Whatever your age, exercise your right
Alot has been written during this election campaign about the generations – millennial Jacinda Ardern vs baby boomer Bill English; smug oldies in their big houses while the grandchildren can’t afford to buy a house; and even older oldies drawing a universal pension paid for by taxes on their children and grandchildren.
Clearly the boomers, millennials and generations X and Z have different concerns, and tend to vote differently as a result.
Despite benefiting from the welfare state and enjoying free love and pot-smoking in their youth (well not all, but a lot of them), many baby boomers are now quite conservative.
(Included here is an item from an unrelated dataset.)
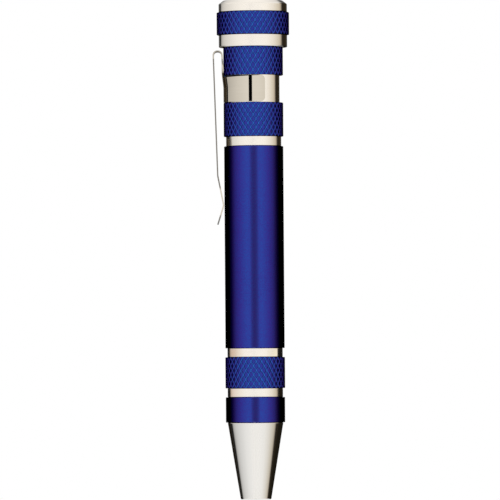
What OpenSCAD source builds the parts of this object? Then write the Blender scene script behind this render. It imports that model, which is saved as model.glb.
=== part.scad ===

Gen X-ers probably a little less so, and the millennials, despite never knowing anything but postRoger Douglas fiscal conservatism, tend to be quite liberal.
Electoral Commission figures show enrolments by under-30s are well down on 2014. But if Ardern can inspire the young to vote, and vote Labour, then this election could indeed see a ‘youthquake’.
But would that result mean a generational change in government if Labour, possibly supported by the Greens, won? Short answer: yes.
The real business of government in New Zealand is decided by half a dozen or so senior Cabinet ministers. Look at the ages of the top six candidates on each party’s list, and you get the picture. The average age of English’s inner circle is 54. In Labour, it’s 47.
The only way you’ll see a real oldy in government is if New Zealand First gets to be the decider – led by 72-year-old Winston Peters (too old even to be a baby boomer) and his 63-year-old deputy, Ron Mark.
Have your say, exercise your democratic right, whether you’re a baby boomer or millennial. You’ll be working for New Zealand.